The material below contains a line with "on the Z axis" and a line with "before = set(bpy.data.objects)". Copy exactly those two lines and all lines between them.

> _Supplied material_
--------------------
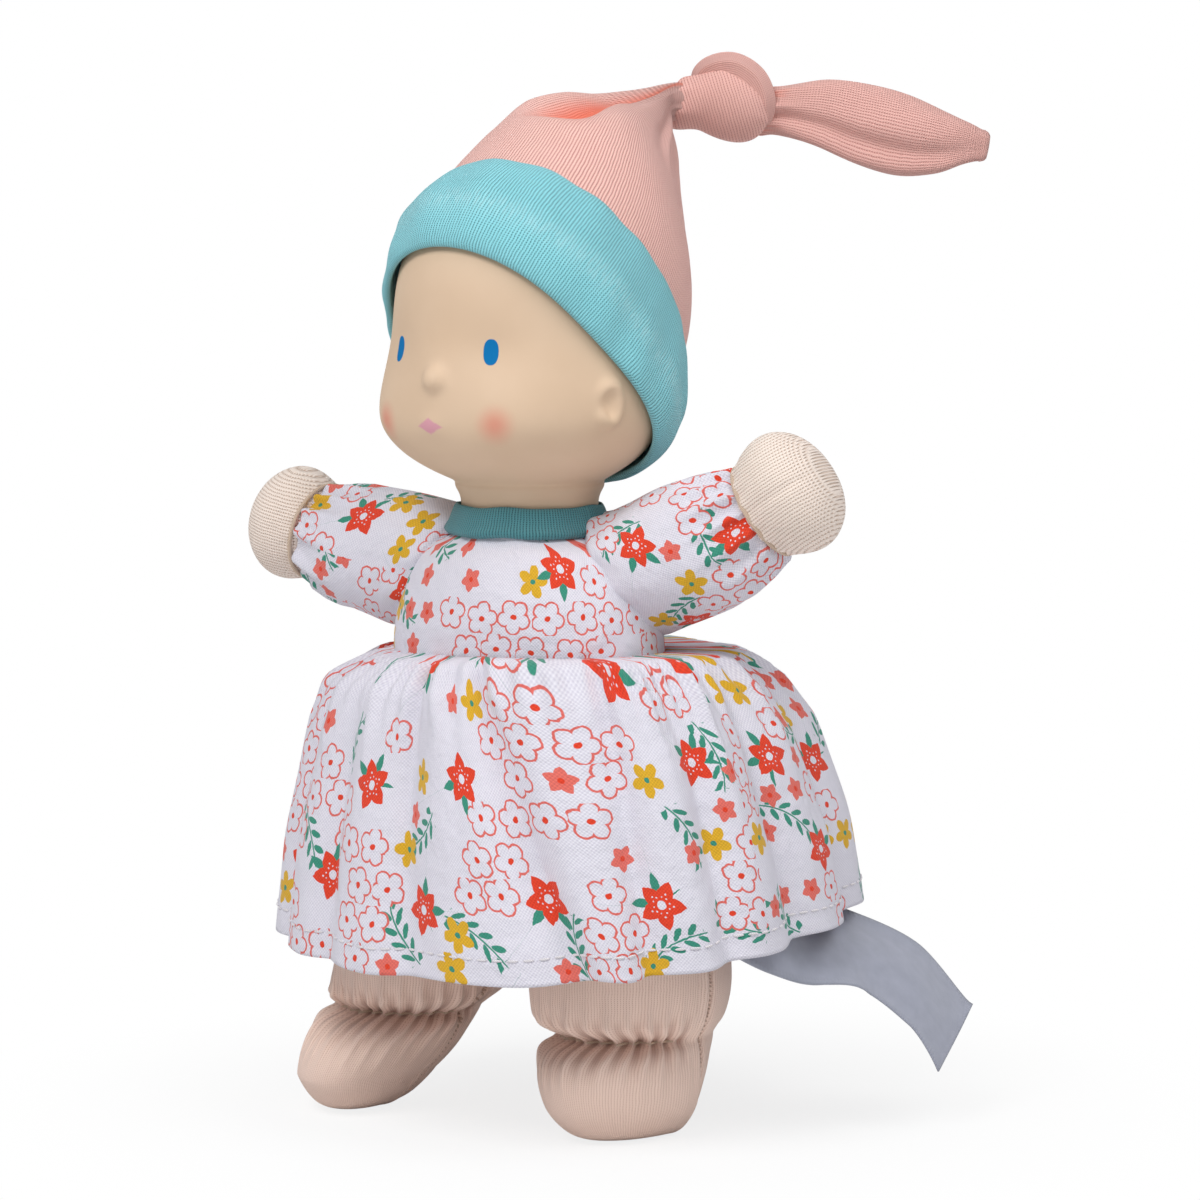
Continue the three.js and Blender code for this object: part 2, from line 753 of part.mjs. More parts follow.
// Hat. Its pieces are made upright round the head's middle, then the whole hat leans back.
const headMiddle = headFoot + 0.465 * headHeight;
const hat = new THREE.Group();
hat.position.set(0, 0, headMiddle);
hat.rotation.x = -hatTilt * degree;
doll.add(hat);
hat.updateMatrix();

// How far the head reaches from the hat's axis, from each height up, so that the hat can slide off
const hatSides = 30;
const toHat = hat.matrix.clone().invert();
const headSamples = [];
for (let row = 0; row <= 60; row++) {
  for (let column = 0; column < 120; column++) {
    headSamples.push(onHead(headFoot + (row / 60) * headHeight, column * 3).applyMatrix4(toHat));
  }
}

function headReach(height) {
  const reach = new Array(hatSides).fill(0);
  for (const sample of headSamples) {
    if (sample.z < height - 1) continue;
    const turn = (Math.atan2(sample.y, sample.x) / (2 * Math.PI)) * hatSides;
    for (const side of [Math.floor(turn), Math.ceil(turn)]) {
      const slot = (side + 2 * hatSides) % hatSides;
      reach[slot] = Math.max(reach[slot], Math.hypot(sample.x, sample.y));
    }
  }
  return reach.map((value, i) => {
    const before = reach[(i + hatSides - 1) % hatSides];
    const after = reach[(i + 1) % hatSides];
    return Math.max(value, (before + value + after) / 3);
  });
}

function hatRing(height, out, offset = 0) {
  return headReach(height).map((reach, i) => {
    const angle = (2 * Math.PI * i) / hatSides;
    return new THREE.Vector3(
      (reach + out) * Math.cos(angle),
      (reach + out) * Math.sin(angle) + offset,
      height,
    );
  });
}

const brimFoot = -brimDrop;
const brimTop = brimFoot + brimHeight;
const hatInside = 2.5 * clearance;

function brimSolid() {
  const bulge = [[0.03, 0.55], [0.16, 0.92], [0.45, 1], [0.75, 0.97], [0.93, 0.75], [1, 0.4]];
  const outside = bulge.map(([share, thick]) => hatRing(
    brimFoot + share * brimHeight, hatInside + thick * brimThickness,
  ));
  const inside = [1, 0.6, 0.3, 0].map((share) => hatRing(brimFoot + share * brimHeight, hatInside));
  return ringBody([...outside, ...inside], true);
}

// Each ring of the crown gives its share of the length, its share of the width and of the sag
const crownShares = [
  [0.14, 0.95, 0.2],
  [0.3, 0.86, 0.55],
  [0.48, 0.68, 0.95],
  [0.65, 0.48, 1.15],
  [0.8, 0.31, 1],
  [0.92, 0.19, 0.65],
];
const crownFoot = brimTop + clearance;

function crownRing([share, width, sag], inset) {
  const base = headReach(crownFoot);
  return base.map((reach, i) => {
    const angle = (2 * Math.PI * i) / hatSides;
    const radius = (reach + hatInside + knitThickness) * width - inset;
    return new THREE.Vector3(
      radius * Math.cos(angle),
      radius * Math.sin(angle) - sag * crownSag,
      crownFoot + share * crownLength,
    );
  });
}

const crownEnd = new THREE.Vector3(0, -crownEndSag * crownSag, crownFoot + crownLength);

function crownSolid() {
  const neck = Array.from({ length: hatSides }, (_, i) => {
    const angle = (2 * Math.PI * i) / hatSides;
    return new THREE.Vector3(
      crownNeckRadius * Math.cos(angle),
      crownNeckRadius * Math.sin(angle),
      0,
    ).add(crownEnd);
  });
  const stations = [[0, 1, 0], ...crownShares];
  const outside = stations.map((station) => crownRing(station, 0));
  const inside = stations.slice(0, -1).map((station) => crownRing(station, knitThickness));
  inside[0] = inside[0].map((point) => point.clone().setZ(crownFoot - 1));
  const floor = ringBody(inside);
  const end = new THREE.SphereGeometry(crownNeckRadius, 12, 8);
  end.translate(...crownEnd.toArray());
  return ringBody([...outside, neck]).subtract(floor).add(solidOf(end));
}

addPart(hat, 'hat_brim', brimSolid(), turquoise, 0.9);
addPart(hat, 'hat_crown', crownSolid(), pinkKnit, 0.9);

// The knot and the tail hang from the neck of the crown, turned to the doll's back and left
const tip = new THREE.Group();
tip.position.copy(crownEnd).applyMatrix4(hat.matrix);
tip.rotation.set(0, tailTilt * degree, tailTurn * degree, 'ZYX');
doll.add(tip);

const knotMiddle = [knotRadius * 1.15, knotRadius * 0.55, knotRadius * 0.5];

function knotSolid() {
  const core = new THREE.SphereGeometry(knotRadius, 14, 10).scale(0.9, 0.9, 1);
  const wrap = new THREE.TorusGeometry(knotRadius * 0.66, knotRadius * 0.42, 7, 18);
  wrap.scale(1, 1, 1.1).rotateX(70 * degree).rotateZ(65 * degree);
  const neck = new THREE.SphereGeometry(crownNeckRadius + clearance, 16, 10);
  return solidOf(core.translate(...knotMiddle))
    .add(solidOf(wrap.translate(...knotMiddle)))
    .subtract(solidOf(neck));
}

const tailStations = [
  { along: 0, across: 0.52, tall: 0.5 },
  { along: 0.16, across: 0.8, tall: 0.66 },
  { along: 0.36, across: 1, tall: 0.86 },
  { along: 0.56, across: 0.95, tall: 1 },
  { along: 0.74, across: 0.75, tall: 0.94 },
  { along: 0.88, across: 0.5, tall: 0.7 },
  { along: 0.97, across: 0.3, tall: 0.42 },
  { along: 1, across: 0.15, tall: 0.2 },
];

function tailSolid() {
  const start = knotMiddle[0] + knotRadius + clearance;
  const rings = tailStations.map(({ along, across, tall }) => limbRing({
    along: start + along * tailLength,
    across: (across * tailThickness) / 2,
    tall: (tall * tailWidth) / 2,
  }, skinSides));
  const tail = ringBody(rings);
  return moved(tail, new THREE.Matrix4().makeTranslation(0, knotMiddle[1], knotMiddle[2]));
}

addPart(tip, 'hat_knot', knotSolid(), pinkKnit, 0.9);
addPart(tip, 'hat_tail', tailSolid(), pinkKnit, 0.9);

// Care label: a folded ribbon sewn inside the left of the skirt, which twists and hangs out under the
// hem. Each point of its middle line gives its share of the skirt's half width and of its reach to the
// back, its height over the hem, and the lean of the ribbon's width away from the doll's front left.
const labelPoints = [
  [0.864, 0.024, 15, 0.1],
  [0.879, 0.159, 7, 0.6],
  [0.864, 0.329, 0, 2.2],
  [0.932, 0.512, -4.5, 2.1],
  [1.045, 0.659, -12, 1.4],
  [1.129, 0.75, -22, 1.15],
];
const labelPath = new THREE.CatmullRomCurve3(labelPoints.map(([wide, deep, rise]) => new THREE.Vector3(
  (wide * skirtWidth) / 2,
  deep * skirtBack,
  waistHeight - skirtLength + rise,
)));
const labelLeans = labelPoints.map(([, , , lean], i) => new THREE.Vector3(i, lean, 0));
const labelLean = new THREE.CatmullRomCurve3(labelLeans);

function labelSolid() {
  const steps = 15;
  const away = new THREE.Vector3(-Math.sin(labelFacing * degree), Math.cos(labelFacing * degree), 0);
  const rings = [];
  for (let i = 0; i <= steps; i++) {
    const share = i / steps;
    const middle = labelPath.getPoint(share);
    const tangent = labelPath.getTangent(share);
    const width = away.clone().multiplyScalar(labelLean.getPoint(share).y).add(upward);
    width.addScaledVector(tangent, -width.dot(tangent)).normalize();
    const normal = new THREE.Vector3().crossVectors(tangent, width);
    const corner = (w, n) => middle.clone()
      .addScaledVector(width, (w * labelWidth) / 2)
      .addScaledVector(normal, (n * labelThickness) / 2);
    rings.push([corner(-1, -1), corner(1, -1), corner(1, 1), corner(-1, 1)]);
  }
  return ringBody(rings);
}

addPart(doll, 'care_label', labelSolid(), '#f4f4f8', 0.4);

// The finished doll stands with its soles on z = 0 and the middle of its box on the Z axis
const group = new THREE.Group();
group.add(doll);
const box = new THREE.Box3().setFromObject(doll, true);
const middle = box.getCenter(new THREE.Vector3());
doll.position.set(-middle.x, -middle.y, -box.min.z);

export default group;
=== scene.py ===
import json

import bpy
import numpy as np
from mathutils import Matrix, Vector
from numpy import cos, pi, radians, sin


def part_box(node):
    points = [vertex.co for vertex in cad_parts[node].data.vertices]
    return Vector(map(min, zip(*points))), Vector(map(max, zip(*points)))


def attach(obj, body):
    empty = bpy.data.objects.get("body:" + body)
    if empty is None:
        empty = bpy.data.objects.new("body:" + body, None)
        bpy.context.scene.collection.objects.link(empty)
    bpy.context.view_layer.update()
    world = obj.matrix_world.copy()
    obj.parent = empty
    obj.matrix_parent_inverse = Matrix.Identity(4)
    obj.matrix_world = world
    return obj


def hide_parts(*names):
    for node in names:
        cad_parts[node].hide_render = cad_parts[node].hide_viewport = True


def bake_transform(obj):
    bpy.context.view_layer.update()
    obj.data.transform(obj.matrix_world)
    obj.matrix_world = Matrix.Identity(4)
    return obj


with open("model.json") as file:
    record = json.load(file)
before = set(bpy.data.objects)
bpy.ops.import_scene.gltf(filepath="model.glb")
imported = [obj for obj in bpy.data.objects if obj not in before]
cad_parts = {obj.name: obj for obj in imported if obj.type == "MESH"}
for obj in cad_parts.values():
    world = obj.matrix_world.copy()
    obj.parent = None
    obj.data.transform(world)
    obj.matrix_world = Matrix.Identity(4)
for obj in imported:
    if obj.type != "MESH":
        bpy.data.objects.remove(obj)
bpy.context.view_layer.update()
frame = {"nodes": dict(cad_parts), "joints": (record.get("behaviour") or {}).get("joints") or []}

# A soft baby doll: rubber head, stuffed cloth body in a gathered dress, knitted hat with a knotted tip.
# Lengths are in millimetres round the body's upright axis, heights from the soles. The doll faces -Y.

MM = 0.001
joints = {joint["name"]: joint for joint in frame["joints"]}
AXIS = np.array([*joints["head_turn"]["pos_m"][:2], 0]) / MM


def metres(points):
    """Points in millimetres round the body's axis, as metres in the frame"""
    return (np.asarray(points, float) + AXIS) * MM


def place_of(joint):
    """Where a joint turns, in millimetres round the body's axis"""
    return np.array(joints[joint]["pos_m"]) / MM - AXIS


def reach_of(node):
    """A CAD node's lowest and highest corners, in millimetres round the body's axis"""
    low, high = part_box(node)
    return np.array(low) / MM - AXIS, np.array(high) / MM - AXIS


HIP = place_of("sit_fold")[2]
WAIST = reach_of("skirt")[1][2]
HEM_RISE = 6
HEM = reach_of("skirt")[0][2] + HEM_RISE
BODICE_FOOT = reach_of("bodice_front")[0][2]
BODICE_TOP = reach_of("bodice_front")[1][2]
BINDING_FOOT = reach_of("collar_binding")[0][2]
BINDING_TOP = reach_of("collar_binding")[1][2]
HEAD_FOOT = BINDING_TOP + 5
HEAD_TOP = reach_of("head_shell")[1][2]
HEAD_HEIGHT = HEAD_TOP - HEAD_FOOT
HAT_MIDDLE = np.array([0, 0, HEAD_FOOT + 0.465 * HEAD_HEIGHT])

# Camera, at the photograph's viewing angle
CAMERA_TURN = radians(40.9)
CAMERA_DISTANCE = 1100
CAMERA_HEIGHT = 223.6
AIM_RIGHT = 15.8
AIM_HEIGHT = 118.5
LENS = 146.8

towards_camera = np.array([sin(CAMERA_TURN), -cos(CAMERA_TURN), 0])
picture_right = np.array([cos(CAMERA_TURN), sin(CAMERA_TURN), 0])
eye = Vector(metres(towards_camera * CAMERA_DISTANCE + [0, 0, CAMERA_HEIGHT]))
aim = Vector(metres(picture_right * AIM_RIGHT + [0, 0, AIM_HEIGHT]))
bpy.ops.object.camera_add(location=eye, rotation=(aim - eye).to_track_quat("-Z", "Y").to_euler())
camera = bpy.context.object
camera.data.lens = LENS
camera.data.sensor_width = 36
bpy.context.scene.camera = camera
bpy.context.scene.view_settings.view_transform = "Standard"


# Shader maths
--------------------
> _Result for this task_
// The finished doll stands with its soles on z = 0 and the middle of its box on the Z axis
const group = new THREE.Group();
group.add(doll);
const box = new THREE.Box3().setFromObject(doll, true);
const middle = box.getCenter(new THREE.Vector3());
doll.position.set(-middle.x, -middle.y, -box.min.z);

export default group;
=== scene.py ===
import json

import bpy
import numpy as np
from mathutils import Matrix, Vector
from numpy import cos, pi, radians, sin


def part_box(node):
    points = [vertex.co for vertex in cad_parts[node].data.vertices]
    return Vector(map(min, zip(*points))), Vector(map(max, zip(*points)))


def attach(obj, body):
    empty = bpy.data.objects.get("body:" + body)
    if empty is None:
        empty = bpy.data.objects.new("body:" + body, None)
        bpy.context.scene.collection.objects.link(empty)
    bpy.context.view_layer.update()
    world = obj.matrix_world.copy()
    obj.parent = empty
    obj.matrix_parent_inverse = Matrix.Identity(4)
    obj.matrix_world = world
    return obj


def hide_parts(*names):
    for node in names:
        cad_parts[node].hide_render = cad_parts[node].hide_viewport = True


def bake_transform(obj):
    bpy.context.view_layer.update()
    obj.data.transform(obj.matrix_world)
    obj.matrix_world = Matrix.Identity(4)
    return obj


with open("model.json") as file:
    record = json.load(file)
before = set(bpy.data.objects)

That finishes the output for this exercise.